Cr-Substituted SrCoO3-δ Perovskite with Abundant Oxygen Vacancies for High-Energy and Durable Low-Temperature Antifreezing Flexible Supercapacitor

Developing high-performance electrodes for flexible antifreezing energy storage devices has been a significant challenge with the increasing demand for portable components. In this work, Cr-substituted SrCoO_3-δ perovskites were first proposed as potential low-temperature supercapacitor electrode materials. The high-valence Cr⁶⁺ ([Ne]3s²3p⁶) substitution favors a high-spin state of Co ions with enhanced electronic repulsion effect, ultimately forming a stable cubic structure with high conductivity. Accordingly, the modification strategies of SrCoO₃ through the p6 configuration cation substitution have been improved. As a result, the asymmetric SrCo_0.95Cr_0.05O_3-δ@CC//PPy@CC device exhibited a high energy density of 44.90 Wh kg^-1 at 902.01 W kg^-1 and maintained a 95.8% specific capacitance after 10,000 cycles, demonstrating an ultralong cyclic stability. The dramatically improved electrochemical performance was attributed to the stabilized crystal structure, increased oxygen vacancy, and accelerated oxygen diffusion rate.
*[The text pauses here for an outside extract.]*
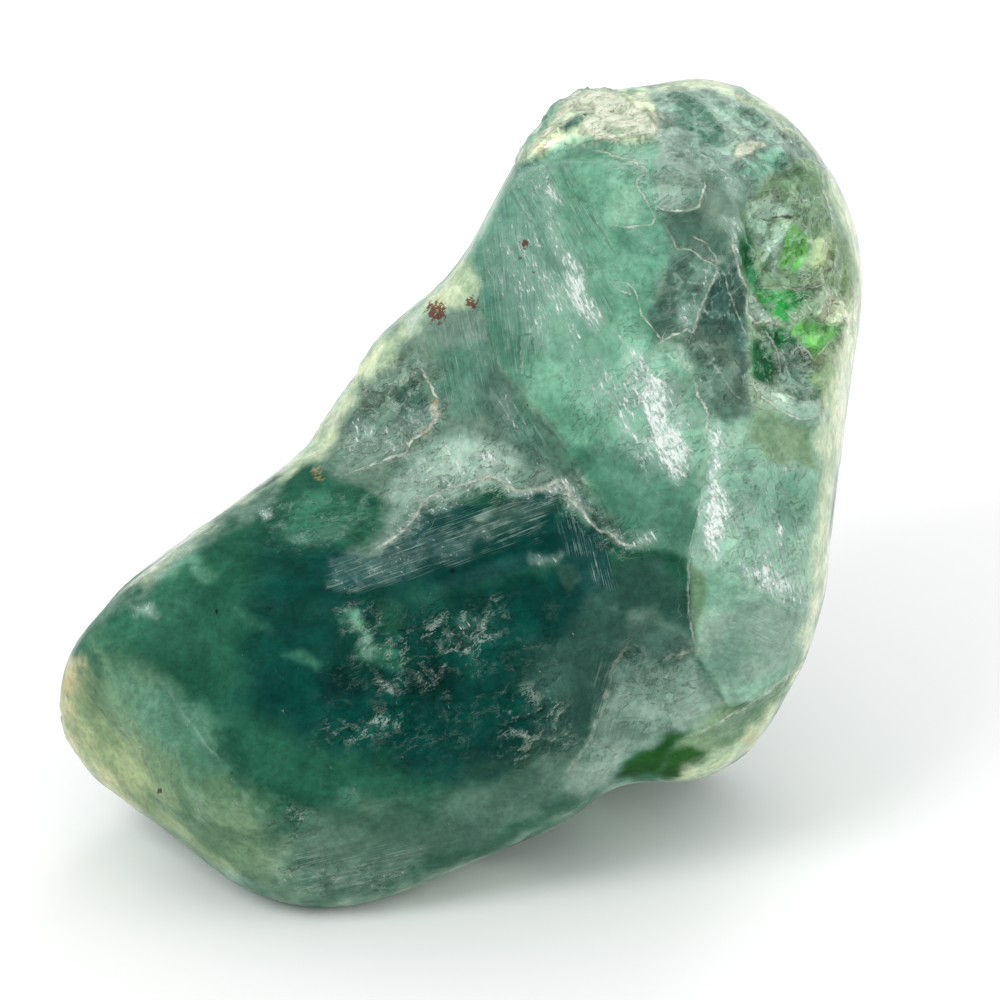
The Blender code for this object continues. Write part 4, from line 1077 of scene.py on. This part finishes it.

Furthermore, a quasi-solid-state supercapacitor with ethylene glycol (EG)-modified KOH/PVA organohydrogel electrolyte was developed through an advance in situ-integrated strategy. After bending at 180° for 1000 cycles, only a 9.7% capacity decay was observed. Even under -40 °C, the supercapacitor has a large energy density of 46.94 μWh cm^-2. The present work represents the initial investigation into utilizing perovskite materials for antifreezing energy storage device, thereby confirming their potential application as low-temperature electronic components.